For a rough estimate, for the type of device I have in mind...to buy the raw electronics for a one-time build...the parts would cost under $20.  In the course of devlopment one should expect many failed attempts so the dev cost is much higher than the unit cost.

I already have most of the test equipment I would like or need to finish the job.

Thanks! Yes a lot of the mathematics will be very similar if I post a whitepaper.  This will be a good resource.  Some comments:

• This is optical - which as I noted above, is a bit above the scope of hobbyists
• They didn't really show me how to do it; moreover, their detectors are expensive
• Not at all to discredit their work - just to point out the need for a cheaper, more accessible solution

I like Microsoft research a lot.  It's spot on, it looks.  I can take hints from this for I/O.

This is a very nice a rigorous proof of some of the quantum phenomena I implicitly implied will work in my case, here with magnetization in crystals (but its physics...its always the same thing in a different can).

I gave a rough estimate of 256 bits in a few seconds above. I cannot give a precise speed comparison, except to surmise that optical phenomena are at least an order of magnitude faster than nuclear resonance as a general rule

I should say though that I did propose a method using resonance multiple species to speed up acquisition.  So its not that goals cannot be met using nuclear resonance, but I have displayed clear data for the 1x speedup - the up to 8x speedup would need to be investigated further to determine feasibility.

This in fact the speed of optical phenomena is why they seem to use computer algorithms for selection of relevant bits, because their data is coming at them a lot faster than mine would be. I instead would be using a small RLC circuit with a transistor amplifier and level detector. There would be really no software or digital circuitry involved at all. So the implementations are fundamentally different, but the mathematics (of QM) is really the same.

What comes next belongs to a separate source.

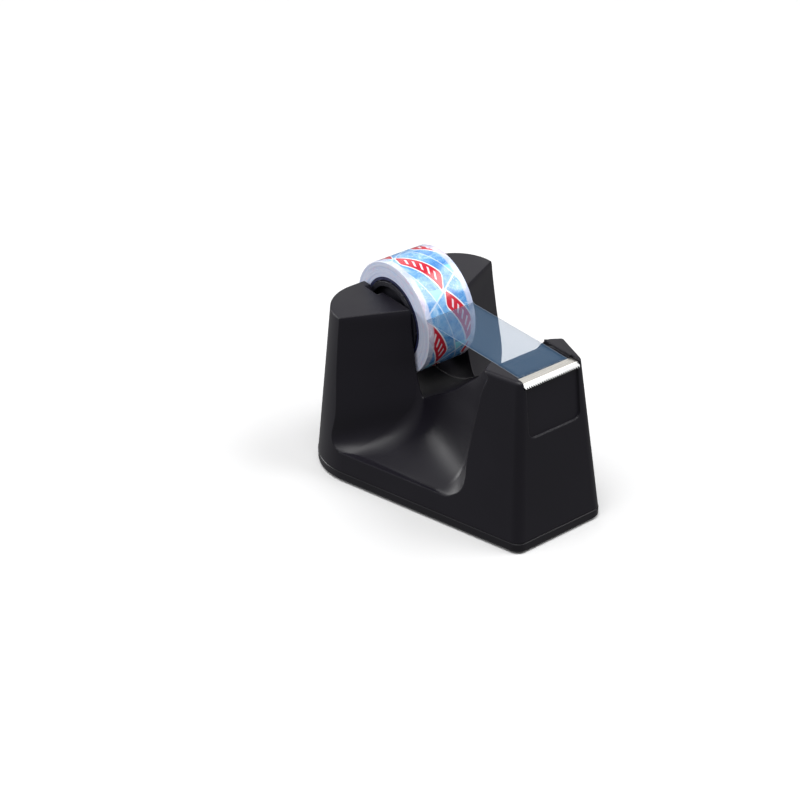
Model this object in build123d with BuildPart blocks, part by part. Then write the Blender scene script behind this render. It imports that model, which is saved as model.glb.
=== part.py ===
"""Desk tape dispenser: a hollow wedge-shaped housing on a weighted base, a serrated cutter blade,
and a hub on a lift-out axle that carries a roll of 19 mm tape.

Frame: millimetres, +Z up, +X towards the cutter blade, +Y across the roll, symmetric about y = 0.
The origin is on the desk, under the middle of the footprint.
"""
from math import atan2, cos, hypot, radians, sin, sqrt, tan
from build123d import *
import os

os.makedirs("parts", exist_ok=True)

# ---------------------------------------------------------------- housing walls
length = 92.4                 # front to back at the seam
front_x = length / 2
rear_x = -length / 2
side_slope = 0.286            # each side wall widens by this much per mm towards the back
front_half_width = 16.95      # half width at the seam, where side and front wall would meet
seam_z = 3.8                  # top of the base plate, foot of the housing
cap_z = 57.0                  # top of the two rear cheeks
crest_z = 57.4                # top of the two front cheeks
front_inset = 5.85            # how far each wall leans in between the seam and cap_z
rear_inset = 5.0
side_inset = 6.2
rear_radius_low = 20.0        # rear corners in plan, at the seam and at cap_z
rear_radius_high = 14.6
front_radius_low = 3.8        # front corners in plan
front_radius_high = 2.6
wall = 2.2                    # shell thickness
cap_crown = 0.4               # the rear cheeks fall by this much towards the sides
roof_z = 53.8                 # ceiling of the hollow inside
crest_radius = 1.3            # rounding of the shoulders at crest_z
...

I envision something inherently simple to build and use. My device would be completely accessible to make at home, just by looking up the schematics and having skill in analog design, which would be a major difference that sums up the above points.

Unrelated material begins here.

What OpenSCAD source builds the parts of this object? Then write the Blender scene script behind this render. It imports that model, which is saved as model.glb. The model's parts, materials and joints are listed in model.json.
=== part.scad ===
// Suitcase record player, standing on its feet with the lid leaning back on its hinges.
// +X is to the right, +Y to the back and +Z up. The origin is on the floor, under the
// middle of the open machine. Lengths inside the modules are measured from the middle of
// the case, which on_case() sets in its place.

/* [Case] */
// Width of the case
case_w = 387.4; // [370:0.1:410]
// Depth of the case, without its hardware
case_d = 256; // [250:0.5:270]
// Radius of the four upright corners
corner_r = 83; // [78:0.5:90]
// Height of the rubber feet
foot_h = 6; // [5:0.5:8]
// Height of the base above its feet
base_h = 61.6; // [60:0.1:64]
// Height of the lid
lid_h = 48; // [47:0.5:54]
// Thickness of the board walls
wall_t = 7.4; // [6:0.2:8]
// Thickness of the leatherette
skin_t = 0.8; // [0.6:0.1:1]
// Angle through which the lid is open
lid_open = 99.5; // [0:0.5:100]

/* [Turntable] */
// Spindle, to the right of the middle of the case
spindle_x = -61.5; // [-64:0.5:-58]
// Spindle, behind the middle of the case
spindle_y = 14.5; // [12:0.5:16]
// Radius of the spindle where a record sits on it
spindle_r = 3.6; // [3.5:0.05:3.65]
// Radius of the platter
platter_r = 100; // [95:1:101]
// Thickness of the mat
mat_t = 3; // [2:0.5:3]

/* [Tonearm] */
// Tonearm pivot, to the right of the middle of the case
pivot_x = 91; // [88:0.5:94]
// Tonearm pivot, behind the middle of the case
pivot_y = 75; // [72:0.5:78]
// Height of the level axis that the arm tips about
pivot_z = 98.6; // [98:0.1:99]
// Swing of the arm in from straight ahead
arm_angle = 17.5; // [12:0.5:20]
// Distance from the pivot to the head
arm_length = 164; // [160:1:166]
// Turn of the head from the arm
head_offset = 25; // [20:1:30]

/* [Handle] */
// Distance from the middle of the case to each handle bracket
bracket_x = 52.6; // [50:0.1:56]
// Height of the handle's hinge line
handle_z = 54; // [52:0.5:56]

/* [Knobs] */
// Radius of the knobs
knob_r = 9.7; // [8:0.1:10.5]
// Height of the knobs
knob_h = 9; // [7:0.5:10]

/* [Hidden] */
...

This may also have a side effect of furthering research in zero field NMR, since MRI machines in hospitals are using only high field 1H NMR.  Zero field is sort of a black art in magnetic resonance, which I think could be used cleverly in the medical industry. Much of the reason an MRI costs so much is the utilization of a superconducting magnet, wheres as the spectroscopic method I am employing here is used without external fields - no magnet necessary.  This technique has been largely ignored in the NMR and MRI communities, which aggravates me to no end, but we shant go there...but it is receiving attention again in the industry of explosives/landmine detection.

"Zero field NMR" is synonymous with "NQR" though this wording is misleading.

I'm guessing you're at a university or other institution if you have access to a few US$100,000s of lab equipment. I would strongly advise you to look for local business plan competitions, or speak with someone at the business school about building a team to take this forwards.

I suspect if you're right, you have the potential to affect a large number of fields beyond bitcoin.

This sounds like a lot of chemical jibberjabber for something that can be done with webcam noise or lava lamps.

One solution I would have is to take a software defined radio such as http://spectrum.ieee.org/geek-life/hands-on/a-40-softwaredefined-radio

Take the 3 million raw I/Q samples per second of background radio and send the data through about 10000 XORed SHA hashes to get 512 bits a second. Random.

This is digital random.

It is analog random that is proposed in this topic; its work is based on such phenomena as nuclear resonance serving as  a source of quantum entropy.

Please correct me if I was mistaken.